**OBJECTIVE**
Write the listing out again, all of it, word for word.

● ● ● ● ●

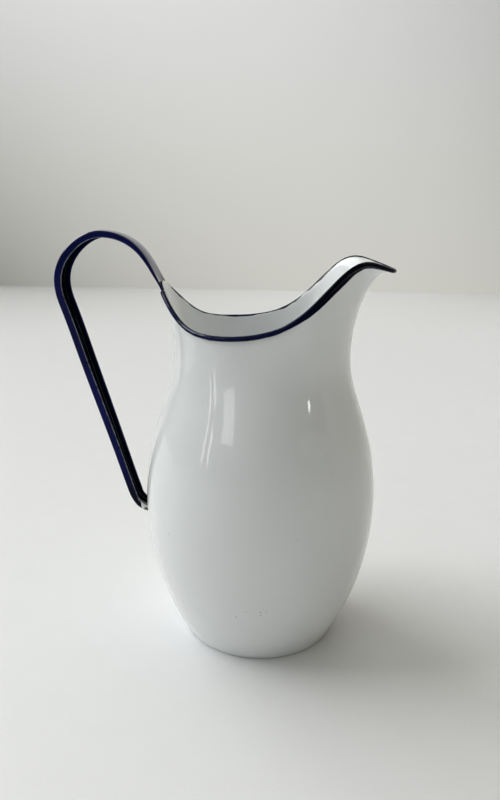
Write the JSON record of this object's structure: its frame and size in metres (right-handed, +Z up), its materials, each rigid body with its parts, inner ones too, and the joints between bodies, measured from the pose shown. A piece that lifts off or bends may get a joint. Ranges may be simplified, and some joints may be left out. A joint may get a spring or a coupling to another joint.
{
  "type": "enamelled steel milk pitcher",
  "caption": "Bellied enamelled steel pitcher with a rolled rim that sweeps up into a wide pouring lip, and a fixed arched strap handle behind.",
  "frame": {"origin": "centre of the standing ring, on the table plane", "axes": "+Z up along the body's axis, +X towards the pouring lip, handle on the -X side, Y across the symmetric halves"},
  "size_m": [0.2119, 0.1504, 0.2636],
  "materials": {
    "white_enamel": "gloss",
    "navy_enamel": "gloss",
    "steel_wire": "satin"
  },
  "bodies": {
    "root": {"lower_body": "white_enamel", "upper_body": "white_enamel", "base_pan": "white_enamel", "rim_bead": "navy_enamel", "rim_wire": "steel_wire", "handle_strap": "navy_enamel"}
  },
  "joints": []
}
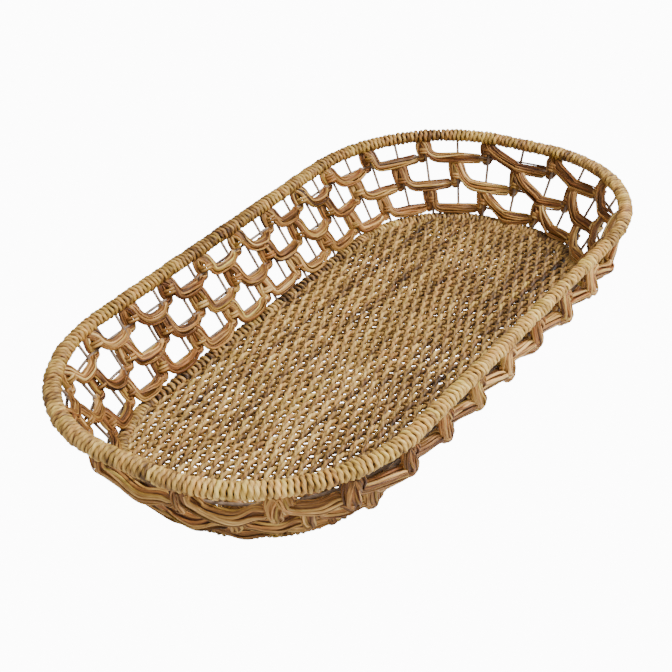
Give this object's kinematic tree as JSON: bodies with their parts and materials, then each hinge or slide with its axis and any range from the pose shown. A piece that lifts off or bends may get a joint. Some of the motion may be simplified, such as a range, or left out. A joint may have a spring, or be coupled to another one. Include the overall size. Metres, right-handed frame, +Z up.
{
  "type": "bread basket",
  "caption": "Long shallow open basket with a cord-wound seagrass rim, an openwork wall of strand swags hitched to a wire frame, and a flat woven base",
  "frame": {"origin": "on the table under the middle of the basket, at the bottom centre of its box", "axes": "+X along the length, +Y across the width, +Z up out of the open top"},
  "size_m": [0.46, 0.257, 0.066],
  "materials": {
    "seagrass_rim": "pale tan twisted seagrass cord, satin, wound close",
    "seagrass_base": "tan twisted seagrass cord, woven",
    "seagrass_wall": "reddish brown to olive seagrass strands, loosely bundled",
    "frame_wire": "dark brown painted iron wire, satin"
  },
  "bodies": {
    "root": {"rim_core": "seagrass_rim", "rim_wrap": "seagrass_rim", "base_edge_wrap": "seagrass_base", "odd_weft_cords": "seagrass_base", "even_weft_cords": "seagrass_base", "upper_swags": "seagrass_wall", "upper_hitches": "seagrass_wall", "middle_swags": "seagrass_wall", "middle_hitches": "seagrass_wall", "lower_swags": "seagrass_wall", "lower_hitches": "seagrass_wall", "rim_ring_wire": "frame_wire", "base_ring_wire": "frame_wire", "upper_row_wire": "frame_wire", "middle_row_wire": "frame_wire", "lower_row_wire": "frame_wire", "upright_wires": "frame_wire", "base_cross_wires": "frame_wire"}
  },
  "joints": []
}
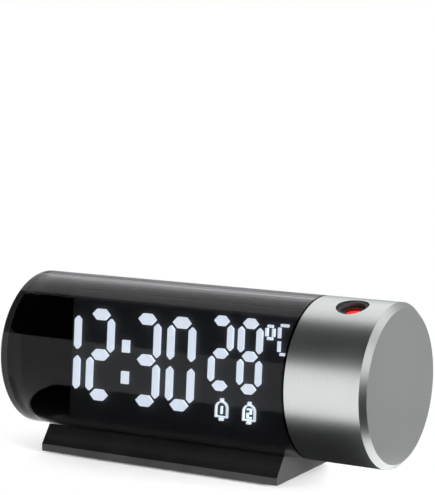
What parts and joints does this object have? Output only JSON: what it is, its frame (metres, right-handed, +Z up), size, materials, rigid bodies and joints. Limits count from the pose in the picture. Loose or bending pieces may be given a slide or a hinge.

● ● ● ● ●

**FINISHED TASK**
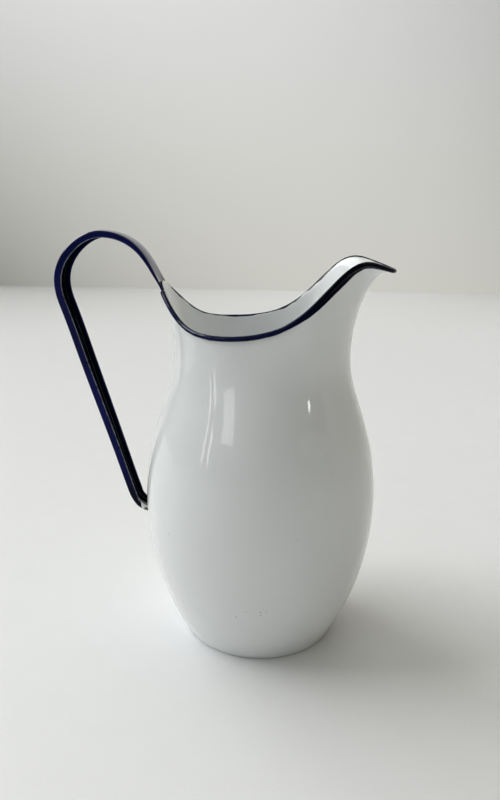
Write the JSON record of this object's structure: its frame and size in metres (right-handed, +Z up), its materials, each rigid body with its parts, inner ones too, and the joints between bodies, measured from the pose shown. A piece that lifts off or bends may get a joint. Ranges may be simplified, and some joints may be left out. A joint may get a spring or a coupling to another joint.
{
  "type": "enamelled steel milk pitcher",
  "caption": "Bellied enamelled steel pitcher with a rolled rim that sweeps up into a wide pouring lip, and a fixed arched strap handle behind.",
  "frame": {"origin": "centre of the standing ring, on the table plane", "axes": "+Z up along the body's axis, +X towards the pouring lip, handle on the -X side, Y across the symmetric halves"},
  "size_m": [0.2119, 0.1504, 0.2636],
  "materials": {
    "white_enamel": "gloss",
    "navy_enamel": "gloss",
    "steel_wire": "satin"
  },
  "bodies": {
    "root": {"lower_body": "white_enamel", "upper_body": "white_enamel", "base_pan": "white_enamel", "rim_bead": "navy_enamel", "rim_wire": "steel_wire", "handle_strap": "navy_enamel"}
  },
  "joints": []
}
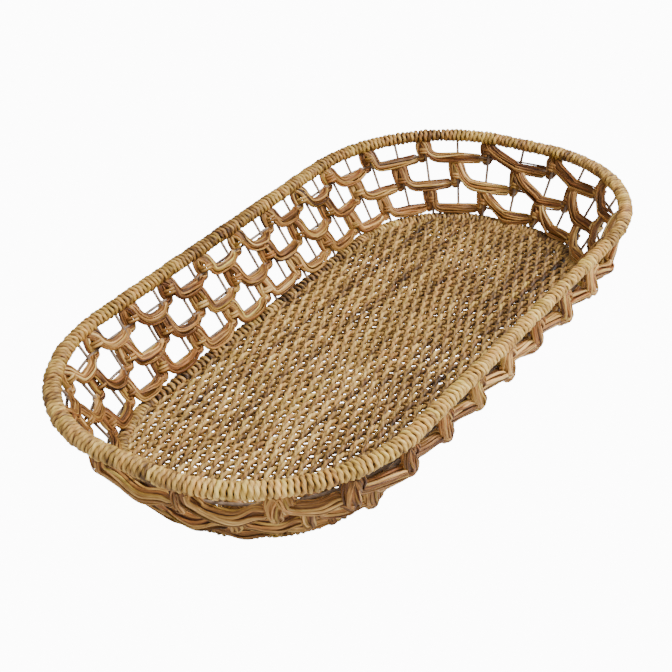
Give this object's kinematic tree as JSON: bodies with their parts and materials, then each hinge or slide with its axis and any range from the pose shown. A piece that lifts off or bends may get a joint. Some of the motion may be simplified, such as a range, or left out. A joint may have a spring, or be coupled to another one. Include the overall size. Metres, right-handed frame, +Z up.
{
  "type": "bread basket",
  "caption": "Long shallow open basket with a cord-wound seagrass rim, an openwork wall of strand swags hitched to a wire frame, and a flat woven base",
  "frame": {"origin": "on the table under the middle of the basket, at the bottom centre of its box", "axes": "+X along the length, +Y across the width, +Z up out of the open top"},
  "size_m": [0.46, 0.257, 0.066],
  "materials": {
    "seagrass_rim": "pale tan twisted seagrass cord, satin, wound close",
    "seagrass_base": "tan twisted seagrass cord, woven",
    "seagrass_wall": "reddish brown to olive seagrass strands, loosely bundled",
    "frame_wire": "dark brown painted iron wire, satin"
  },
  "bodies": {
    "root": {"rim_core": "seagrass_rim", "rim_wrap": "seagrass_rim", "base_edge_wrap": "seagrass_base", "odd_weft_cords": "seagrass_base", "even_weft_cords": "seagrass_base", "upper_swags": "seagrass_wall", "upper_hitches": "seagrass_wall", "middle_swags": "seagrass_wall", "middle_hitches": "seagrass_wall", "lower_swags": "seagrass_wall", "lower_hitches": "seagrass_wall", "rim_ring_wire": "frame_wire", "base_ring_wire": "frame_wire", "upper_row_wire": "frame_wire", "middle_row_wire": "frame_wire", "lower_row_wire": "frame_wire", "upright_wires": "frame_wire", "base_cross_wires": "frame_wire"}
  },
  "joints": []
}
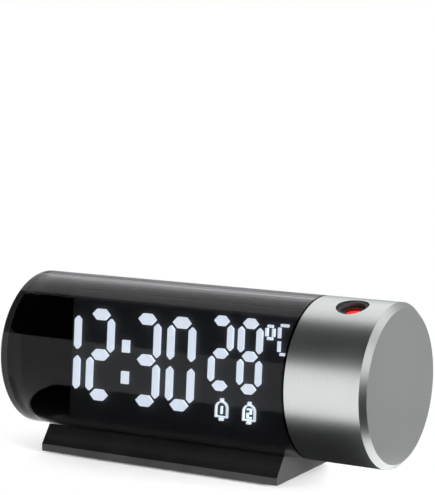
What parts and joints does this object have? Output only JSON: what it is, its frame (metres, right-handed, +Z up), size, materials, rigid bodies and joints. Limits count from the pose in the picture. Loose or bending pieces may be given a slide or a hinge.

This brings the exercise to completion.